Suddenly, the air is electric with rejoicing. The families are saying rescue workers have called their cell phones and all but one of the miners are alive. Church bells start ringing and Gov. Joe Manchin of West Virginia leaves giving a thumbs up and talking about a miracle happening. Soon Manchin, two other state officials and a congresswoman confirm that the miners are safe.
It's almost 11 p.m. here -- nearly midnight in West Virginia. In Minneapolis, presses started churning out early editions at 10:35 p.m. and the final press run will start about 12:30 a.m. Is the story solid enough to file? Coal company officials refuse to confirm anything, but they raise no note of caution, either.
Each minute that you don't file a story, thousands more newspapers are being printed around the country, reporting that no one knows the fate of the miners. It will be 24 hours before there's another chance to update the printed newspaper. What should you do?
Wire service reporters decided they had enough sources. In Minneapolis, an Associated Press news alert came over the wire at 10:52 p.m. Editors ripped up the front page to get the good news in as many newspapers as possible.
An hour passed and no one raised any doubts about the story. In Minneapolis, it neared 12:30 a.m., and the final edition was on the presses. The Star Tribune's wire editors put on their coats and went home. Online editor Stan Schmidt usually leaves then too, but he stayed to work on technical issues.
At 1:57 a.m., a stunning AP news alert came across the wire: The families said they'd now been told all but one of the miners were dead.

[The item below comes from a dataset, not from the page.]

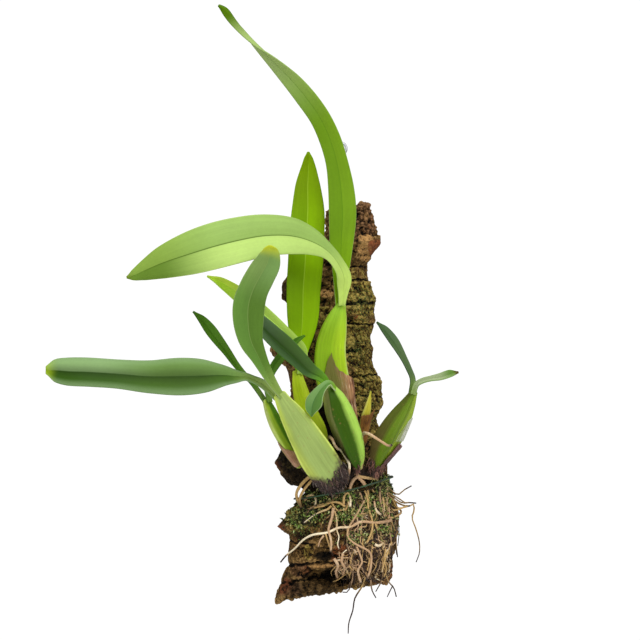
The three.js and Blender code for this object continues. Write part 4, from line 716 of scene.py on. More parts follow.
class Bundle:
    """Many small shapes gathered into one mesh, with a tone, a hue and a share for each point."""

    def __init__(self):
        self.points, self.faces, self.tones, self.hues, self.shares = [], [], [], [], []

    def add(self, point, tone, hue, share):
        self.points.append(point)
        self.tones.append(tone)
        self.hues.append(hue)
        self.shares.append(share)

    def tube(self, route, radii, tone, sides, hue):
        """A closed tube along points, with a radius for each. Tone is a number or rows of [share, tone]."""
        front = Vector((0.1, -1, 0.2))
        start = len(self.points)
        last = len(route) - 1
        for i, middle in enumerate(route):
            along = (route[min(last, i + 1)] - route[max(0, i - 1)]).normalized()
            front = square_to(along, front)
            side = front.cross(along)
            here = keyed(tone, i / last)[0] if isinstance(tone, list) else tone
            for k in range(sides):
                turn = 2 * math.pi * k / sides
                away = side * math.cos(turn) + front * math.sin(turn)
                self.add(middle + away * radii[i], here, hue, i / last)
        for ring in range(last):
            for k in range(sides):
                a = start + ring * sides + k
                b = start + ring * sides + (k + 1) % sides
                self.faces.append((a, b, b + sides, a + sides))
        self.faces.append(tuple(start + k for k in range(sides))[::-1])
        self.faces.append(tuple(start + last * sides + k for k in range(sides)))

    def spike(self, foot, tip, width, tone, hue):
        """A slim three-sided spike, bent a little half way."""
        along = (tip - foot).normalized()
        front = square_to(along, Vector((0.3, -0.5, 0.8)))
        side = front.cross(along)
        start = len(self.points)
        for share, reach in ((0, 0.6), (0.5, 1)):
            middle = foot.lerp(tip, share) + front * width * (0.8 if share else 0)
            for k in range(3):
                turn = 2 * math.pi * k / 3
                away = side * math.cos(turn) + front * math.sin(turn)
                self.add(middle + away * width * reach, tone, hue, share)
        self.add(tip, tone, hue, 0.9)
        for k in range(3):
            a, b = start + k, start + (k + 1) % 3
            self.faces.append((a, b, b + 3, a + 3))
            self.faces.append((a + 3, b + 3, start + 6))
        self.faces.append((start + 2, start + 1, start))

    def made(self, name):
        mesh = bpy.data.meshes.new(name)
        mesh.from_pydata(self.points, [], self.faces)
        piece = bpy.data.objects.new(name, mesh)
        bpy.context.scene.collection.objects.link(piece)
        for kind, values in (("tone", self.tones), ("hue", self.hues), ("share", self.shares)):
            note(piece, kind, values)
        close_up(piece, 0)
        return piece


# Finishes


def paint(text):
    """A colour written as #rrggbb, made linear."""
    parts = [int(text[i:i + 2], 16) / 255 for i in (1, 3, 5)]
    linear = [p / 12.92 if p <= 0.04045 else ((p + 0.055) / 1.055) ** 2.4 for p in parts]
    return (*linear, 1.0)


def painted(labels, texts):
    """The colours that a finish takes, from their texts."""
    return {label: paint(text) for label, text in zip(labels, texts)}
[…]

Schmidt immediately updated startribune.com. But it was at this point that the Star Tribune stumbled badly. Although a couple of employees in the building and a couple more newsroom employees who had gone home and turned on the news realized the story had changed, no one called top editors at home to ask if they wanted to stop the presses and remake the paper. Managing editor Scott Gillespie wishes he had gotten that call and said he would have stopped the presses to get it right in whatever was left of the press run. The Duluth News-Tribune's editor got the call, stopped its presses and managed to correct half of the papers. At the Pioneer Press in St. Paul, the story was not corrected. Even some West Coast newspapers that had two additional hours didn't manage to correct it.
So where were the Star Tribune's missteps in all of this? I have to admit, if I had been the wire editor and read the initial story of the miners being safe, quoting sources from a governor to a congresswoman, I would have published it too.

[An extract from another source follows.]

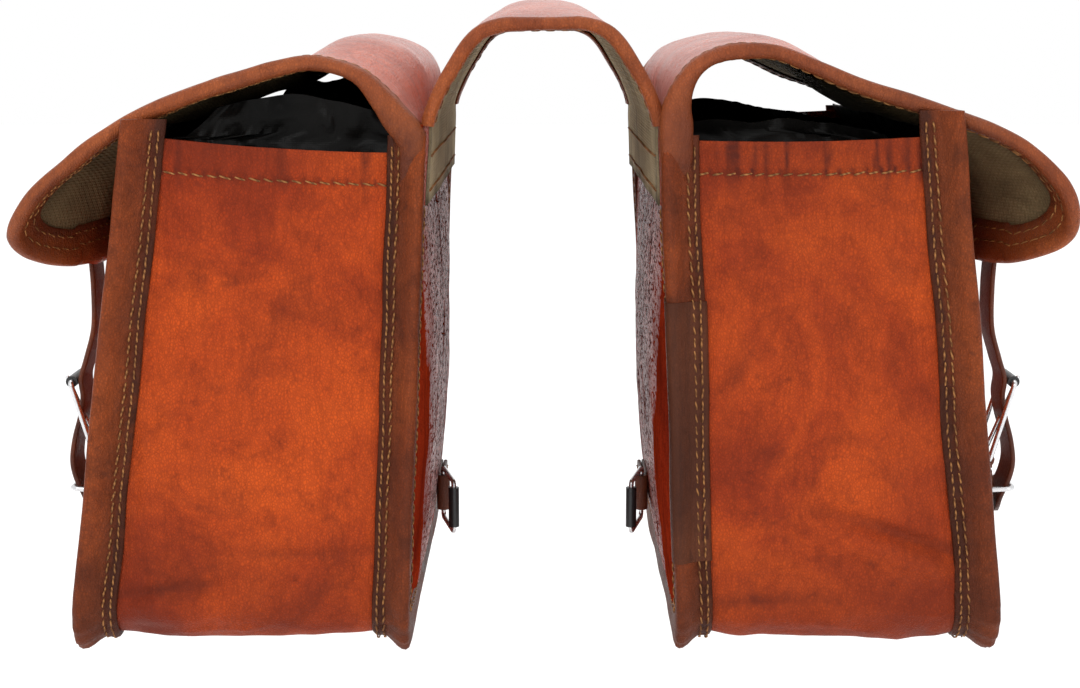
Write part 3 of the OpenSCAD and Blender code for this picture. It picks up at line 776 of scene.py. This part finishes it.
def lining(side, name, pouch):
    seed = 210 if side > 0 else 230
    rise = 15 if side < 0 else 7
    half, low, r = HALF - LINING_GAP, FLOOR + LINING_GAP, CORNER_R - LINING_GAP
    line, n2 = u_path(2.4, MOUTH + rise, half, low, r)
    z = line[:, 1]
    share = np.linspace(0, 1, 64)
    low_x, high_x = back_x(z) + 4.5, front_x(z, side) - 4.5
    high_x = np.where(z > MOUTH, np.minimum(high_x, 148 + (MOUTH - z) * 1.0), high_x)
    p, n = u_wall(line, n2, low_x, high_x, share)
    q = p * (side, 1, 1)
    loose = step(MOUTH - 22, MOUTH + 6, p[..., 2])
    crumple = ridges(q, (15, 23, 17), seed) + 0.6 * ridges(q, (8, 11, 9), seed + 2)
    p = p - n * (0.9 + loose * (4.5 + 4.0 * crumple.clip(-0.9, 1.4)))[..., None]
    lean = share[None] - (0.62 if side < 0 else 0.5)
    p[..., 2] += loose * (3.4 * noise(q, (17, 30, 60), seed + 5) - 26 * np.abs(lean) ** 2.2
                          - (0 if side < 0 else 4) * step(0.3, 0.7, share[None]))
    if side < 0:
        far = step(40, 115, p[..., 1])
        hump = 18 * np.exp(-((p[..., 0] - 82) / 18) ** 2) + 3 * noise(q, (6, 30, 60), seed + 6)
        p[..., 2] += loose * far * hump
    verts, faces, _ = thick_sheet(p, 0.0, -0.5, n)
    walls = [(verts, faces)]
    for front in (True, False):
        rows, reach = panel_rows(MOUTH + 3, low, half, r, 60, 9)
        across = np.linspace(-1, 1, 81)
        yy = reach[:, None] * across[None]
        zz = np.repeat(rows[:, None], len(across), 1)
        if front:
            xx = front_x(zz, side) - 4.5 - 8 * step(MOUTH - 12, MOUTH + 3, zz)
        else:
            xx = back_x(zz) + 4.5
        w = np.stack([xx, yy, zz], -1)
        w[..., 0] += (-1 if front else 1) * 1.4 * np.abs(rough(w * (side, 1, 1), 14, seed + 9, 3))
        v, f, _ = thick_sheet(w, 0.0, -0.5, np.array([1.0 if front else -1.0, 0, 0]))
        walls.append((v, f))
    verts, faces = joined(walls)
    return add(name + "lining_bag", verts, faces, LINING, side, None, pouch,
               instead=[name + "lining"], sharp=70)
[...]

Reader Michael Cowell, an insurance consultant from Mound, said the refusal of the mining company to confirm the successful rescue for three hours should have raised red flags. "You needed to find out where the governor got his information," Cowell wrote. "Call me old-fashioned at age 33, but I believe that it is better to be late with a correct story than timely with a wrong one." Even though the Star Tribune had no one on the scene and was relying on the wires for this story, Cowell wanted editors to have a reporter in Minneapolis call down to West Virginia looking for confirmation. My experience as a reporter and editor tells me that would have been futile. Sources in West Virginia were surrounded by national media and weren't going to put any priority in returning a phone call to a reporter in Minnesota.
Cowell also wanted an apology from editors and assurances that safeguards were being put in place for the future.
"I feel lousy that the incorrect story landed on the doorsteps of more than 300,000 readers. It's the worst feeling a managing editor can have," said Gillespie. He has been analyzing overnight staffing to make sure that between the newsroom and online staffs, someone will be monitoring the news all night, seven days a week. Right now, there are two nights -- Tuesday and Wednesday -- when there is a gap in staffing for a few hours late at night. Gillespie also is reviewing protocol with the staff for calling top editors late at night when news breaks. He feels proud about the newsroom's late-night response in recent years to some big stories -- such as the capture of Saddam Hussein -- and is extremely disappointed that the newspaper faltered this time.
In the end, every journalist needs to remember that no matter how troubled the circumstances of gathering the news, if we don't get it right, our credibility can crumble as quickly as a faulty mine shaft.